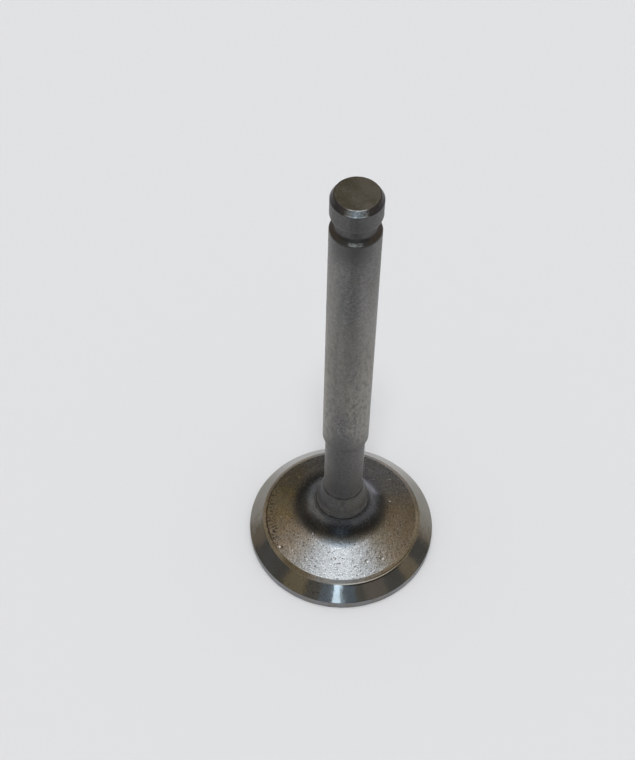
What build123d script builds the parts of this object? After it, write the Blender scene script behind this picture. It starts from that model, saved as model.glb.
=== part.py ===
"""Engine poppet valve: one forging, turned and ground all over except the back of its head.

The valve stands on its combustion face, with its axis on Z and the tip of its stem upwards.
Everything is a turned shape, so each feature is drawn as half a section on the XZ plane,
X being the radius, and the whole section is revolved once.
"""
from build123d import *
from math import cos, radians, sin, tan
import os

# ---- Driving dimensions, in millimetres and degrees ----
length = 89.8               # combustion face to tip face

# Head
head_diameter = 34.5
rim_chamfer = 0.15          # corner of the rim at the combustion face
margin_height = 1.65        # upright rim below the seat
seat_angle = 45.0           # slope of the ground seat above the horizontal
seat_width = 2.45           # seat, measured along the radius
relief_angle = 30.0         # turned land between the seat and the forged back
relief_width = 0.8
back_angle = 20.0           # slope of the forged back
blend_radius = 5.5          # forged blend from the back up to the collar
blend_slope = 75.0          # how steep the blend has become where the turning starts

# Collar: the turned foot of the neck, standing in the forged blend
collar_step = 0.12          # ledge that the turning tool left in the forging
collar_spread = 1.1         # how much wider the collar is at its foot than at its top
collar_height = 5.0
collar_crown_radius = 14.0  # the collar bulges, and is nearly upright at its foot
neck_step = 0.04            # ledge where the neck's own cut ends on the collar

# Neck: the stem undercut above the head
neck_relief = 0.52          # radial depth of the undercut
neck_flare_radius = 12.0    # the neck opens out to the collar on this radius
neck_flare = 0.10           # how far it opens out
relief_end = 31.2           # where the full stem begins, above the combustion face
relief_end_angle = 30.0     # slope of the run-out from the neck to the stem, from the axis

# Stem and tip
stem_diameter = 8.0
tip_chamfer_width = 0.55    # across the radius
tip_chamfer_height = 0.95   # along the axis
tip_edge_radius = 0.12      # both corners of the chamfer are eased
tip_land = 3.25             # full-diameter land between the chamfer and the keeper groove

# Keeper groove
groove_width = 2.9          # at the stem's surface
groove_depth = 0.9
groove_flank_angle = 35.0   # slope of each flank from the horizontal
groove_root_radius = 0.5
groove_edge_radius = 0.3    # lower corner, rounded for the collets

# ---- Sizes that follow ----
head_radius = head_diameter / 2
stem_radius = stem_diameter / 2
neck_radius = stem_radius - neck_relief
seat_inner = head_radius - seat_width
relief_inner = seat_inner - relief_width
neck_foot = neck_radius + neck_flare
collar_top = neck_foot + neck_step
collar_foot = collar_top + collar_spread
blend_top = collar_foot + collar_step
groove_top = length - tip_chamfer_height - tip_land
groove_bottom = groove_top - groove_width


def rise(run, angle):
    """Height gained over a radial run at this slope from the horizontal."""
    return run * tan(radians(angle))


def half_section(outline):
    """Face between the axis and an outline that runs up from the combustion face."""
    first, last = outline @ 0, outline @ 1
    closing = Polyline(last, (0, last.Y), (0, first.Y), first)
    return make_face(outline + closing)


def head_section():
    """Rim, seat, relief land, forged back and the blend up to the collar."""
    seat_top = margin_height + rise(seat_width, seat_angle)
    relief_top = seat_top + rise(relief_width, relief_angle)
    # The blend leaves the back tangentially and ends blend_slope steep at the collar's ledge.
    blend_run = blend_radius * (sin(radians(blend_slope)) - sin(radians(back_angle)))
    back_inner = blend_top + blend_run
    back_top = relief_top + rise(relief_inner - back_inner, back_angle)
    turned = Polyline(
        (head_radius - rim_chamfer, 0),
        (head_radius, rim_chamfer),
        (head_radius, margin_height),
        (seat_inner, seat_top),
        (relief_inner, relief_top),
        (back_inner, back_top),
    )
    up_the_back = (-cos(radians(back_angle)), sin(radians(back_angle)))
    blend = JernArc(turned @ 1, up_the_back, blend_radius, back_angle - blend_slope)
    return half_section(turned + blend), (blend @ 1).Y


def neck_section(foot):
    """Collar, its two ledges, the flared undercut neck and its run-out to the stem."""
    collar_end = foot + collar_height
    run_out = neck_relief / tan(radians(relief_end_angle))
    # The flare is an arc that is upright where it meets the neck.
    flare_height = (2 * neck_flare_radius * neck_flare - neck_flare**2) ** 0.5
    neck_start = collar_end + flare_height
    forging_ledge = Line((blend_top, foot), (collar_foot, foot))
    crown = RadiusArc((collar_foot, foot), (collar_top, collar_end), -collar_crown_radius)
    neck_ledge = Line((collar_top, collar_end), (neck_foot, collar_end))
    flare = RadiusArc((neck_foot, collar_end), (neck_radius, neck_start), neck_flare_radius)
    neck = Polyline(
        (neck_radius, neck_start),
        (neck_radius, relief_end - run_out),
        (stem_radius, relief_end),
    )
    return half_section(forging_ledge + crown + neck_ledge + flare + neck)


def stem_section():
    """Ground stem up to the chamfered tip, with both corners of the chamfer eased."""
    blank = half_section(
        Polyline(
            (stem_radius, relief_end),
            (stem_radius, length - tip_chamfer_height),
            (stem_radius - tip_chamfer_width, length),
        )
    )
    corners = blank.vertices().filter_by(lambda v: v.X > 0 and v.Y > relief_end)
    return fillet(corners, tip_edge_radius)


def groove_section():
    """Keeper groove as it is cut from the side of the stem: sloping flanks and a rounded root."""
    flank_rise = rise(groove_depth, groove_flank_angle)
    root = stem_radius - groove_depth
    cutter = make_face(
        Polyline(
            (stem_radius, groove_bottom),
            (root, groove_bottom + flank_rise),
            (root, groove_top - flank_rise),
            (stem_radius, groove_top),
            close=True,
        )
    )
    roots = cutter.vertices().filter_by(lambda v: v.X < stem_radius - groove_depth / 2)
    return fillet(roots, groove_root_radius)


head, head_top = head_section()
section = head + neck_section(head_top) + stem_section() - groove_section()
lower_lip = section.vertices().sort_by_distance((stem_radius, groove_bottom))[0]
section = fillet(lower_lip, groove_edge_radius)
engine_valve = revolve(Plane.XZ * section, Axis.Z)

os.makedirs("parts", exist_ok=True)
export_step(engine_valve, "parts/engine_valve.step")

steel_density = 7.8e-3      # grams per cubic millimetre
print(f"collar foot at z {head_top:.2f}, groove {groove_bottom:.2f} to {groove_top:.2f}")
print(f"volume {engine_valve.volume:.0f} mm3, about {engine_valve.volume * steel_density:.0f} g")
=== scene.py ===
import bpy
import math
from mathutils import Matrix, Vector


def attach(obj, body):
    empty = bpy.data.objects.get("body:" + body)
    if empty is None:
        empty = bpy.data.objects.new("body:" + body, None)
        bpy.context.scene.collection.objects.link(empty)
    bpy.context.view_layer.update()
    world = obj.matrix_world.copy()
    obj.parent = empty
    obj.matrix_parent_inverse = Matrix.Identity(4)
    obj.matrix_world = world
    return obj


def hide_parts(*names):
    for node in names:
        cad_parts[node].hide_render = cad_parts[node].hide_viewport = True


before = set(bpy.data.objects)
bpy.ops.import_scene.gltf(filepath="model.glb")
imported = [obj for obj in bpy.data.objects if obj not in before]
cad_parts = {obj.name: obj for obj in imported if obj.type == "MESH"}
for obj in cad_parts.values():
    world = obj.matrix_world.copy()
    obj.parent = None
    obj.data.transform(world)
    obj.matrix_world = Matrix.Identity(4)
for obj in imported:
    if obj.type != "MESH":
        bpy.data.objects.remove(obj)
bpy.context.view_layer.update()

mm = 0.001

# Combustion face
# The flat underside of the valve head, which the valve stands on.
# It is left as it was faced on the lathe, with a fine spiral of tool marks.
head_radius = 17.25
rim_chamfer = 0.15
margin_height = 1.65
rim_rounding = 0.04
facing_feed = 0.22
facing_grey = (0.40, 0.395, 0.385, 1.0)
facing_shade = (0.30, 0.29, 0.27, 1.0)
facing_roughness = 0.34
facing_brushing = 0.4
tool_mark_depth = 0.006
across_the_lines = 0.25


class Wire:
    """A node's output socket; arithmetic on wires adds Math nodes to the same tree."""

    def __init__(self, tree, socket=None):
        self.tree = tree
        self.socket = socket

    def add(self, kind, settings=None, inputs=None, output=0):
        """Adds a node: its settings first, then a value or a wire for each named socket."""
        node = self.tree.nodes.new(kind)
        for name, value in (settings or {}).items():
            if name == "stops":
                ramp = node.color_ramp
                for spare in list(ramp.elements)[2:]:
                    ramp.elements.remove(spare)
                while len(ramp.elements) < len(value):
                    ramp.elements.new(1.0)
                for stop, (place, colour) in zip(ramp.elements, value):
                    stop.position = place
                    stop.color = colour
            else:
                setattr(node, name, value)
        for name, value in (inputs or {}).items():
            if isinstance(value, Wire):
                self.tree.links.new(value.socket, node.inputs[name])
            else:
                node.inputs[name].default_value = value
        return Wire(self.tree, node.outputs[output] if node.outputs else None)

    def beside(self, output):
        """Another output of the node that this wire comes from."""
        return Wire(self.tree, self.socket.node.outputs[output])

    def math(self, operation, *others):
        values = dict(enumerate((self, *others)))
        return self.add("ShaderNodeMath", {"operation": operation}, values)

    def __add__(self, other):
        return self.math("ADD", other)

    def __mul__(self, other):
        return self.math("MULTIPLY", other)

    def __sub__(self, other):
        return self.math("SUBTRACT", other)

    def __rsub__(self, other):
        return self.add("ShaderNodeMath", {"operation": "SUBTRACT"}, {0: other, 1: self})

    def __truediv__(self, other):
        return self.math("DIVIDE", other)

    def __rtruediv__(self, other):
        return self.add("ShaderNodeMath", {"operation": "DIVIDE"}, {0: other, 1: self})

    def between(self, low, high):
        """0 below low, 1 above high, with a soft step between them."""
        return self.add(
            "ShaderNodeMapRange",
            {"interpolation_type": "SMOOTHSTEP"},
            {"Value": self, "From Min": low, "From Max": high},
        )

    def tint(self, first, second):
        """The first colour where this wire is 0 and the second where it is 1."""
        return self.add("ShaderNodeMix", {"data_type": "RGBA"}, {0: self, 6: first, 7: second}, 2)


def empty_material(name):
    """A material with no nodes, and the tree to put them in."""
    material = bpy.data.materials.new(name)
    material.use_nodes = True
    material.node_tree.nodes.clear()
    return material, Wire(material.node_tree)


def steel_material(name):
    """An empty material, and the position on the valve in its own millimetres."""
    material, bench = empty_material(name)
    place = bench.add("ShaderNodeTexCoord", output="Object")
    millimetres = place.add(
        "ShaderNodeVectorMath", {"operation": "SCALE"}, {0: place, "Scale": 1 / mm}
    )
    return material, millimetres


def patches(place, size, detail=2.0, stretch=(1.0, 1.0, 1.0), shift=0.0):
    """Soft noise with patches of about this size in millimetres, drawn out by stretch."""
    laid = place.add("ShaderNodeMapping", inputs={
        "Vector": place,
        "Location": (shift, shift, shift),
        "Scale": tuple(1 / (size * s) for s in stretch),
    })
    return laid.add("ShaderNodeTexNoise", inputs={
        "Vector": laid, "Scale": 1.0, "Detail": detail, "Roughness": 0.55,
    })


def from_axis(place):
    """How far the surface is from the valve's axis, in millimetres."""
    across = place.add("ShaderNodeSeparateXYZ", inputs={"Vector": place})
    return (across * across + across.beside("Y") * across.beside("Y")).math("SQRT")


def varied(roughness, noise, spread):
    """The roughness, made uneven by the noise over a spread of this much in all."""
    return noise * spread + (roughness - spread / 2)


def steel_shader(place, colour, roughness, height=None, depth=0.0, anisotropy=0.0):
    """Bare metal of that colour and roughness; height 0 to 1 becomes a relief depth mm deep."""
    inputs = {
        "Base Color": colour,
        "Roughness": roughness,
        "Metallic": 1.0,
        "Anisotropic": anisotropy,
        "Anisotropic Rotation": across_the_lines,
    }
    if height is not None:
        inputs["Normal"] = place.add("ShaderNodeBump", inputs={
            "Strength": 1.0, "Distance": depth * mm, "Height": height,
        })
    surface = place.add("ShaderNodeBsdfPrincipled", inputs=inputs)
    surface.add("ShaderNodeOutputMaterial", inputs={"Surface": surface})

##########

▶ TASK REQUIREMENTS
Copy exactly, and only, the lines from the one containing "head, head_top = head_section()" through the one containing "for node in".

▶ COMPLETE ANSWER
head, head_top = head_section()
section = head + neck_section(head_top) + stem_section() - groove_section()
lower_lip = section.vertices().sort_by_distance((stem_radius, groove_bottom))[0]
section = fillet(lower_lip, groove_edge_radius)
engine_valve = revolve(Plane.XZ * section, Axis.Z)

os.makedirs("parts", exist_ok=True)
export_step(engine_valve, "parts/engine_valve.step")

steel_density = 7.8e-3      # grams per cubic millimetre
print(f"collar foot at z {head_top:.2f}, groove {groove_bottom:.2f} to {groove_top:.2f}")
print(f"volume {engine_valve.volume:.0f} mm3, about {engine_valve.volume * steel_density:.0f} g")
=== scene.py ===
import bpy
import math
from mathutils import Matrix, Vector


def attach(obj, body):
    empty = bpy.data.objects.get("body:" + body)
    if empty is None:
        empty = bpy.data.objects.new("body:" + body, None)
        bpy.context.scene.collection.objects.link(empty)
    bpy.context.view_layer.update()
    world = obj.matrix_world.copy()
    obj.parent = empty
    obj.matrix_parent_inverse = Matrix.Identity(4)
    obj.matrix_world = world
    return obj


def hide_parts(*names):
    for node in names:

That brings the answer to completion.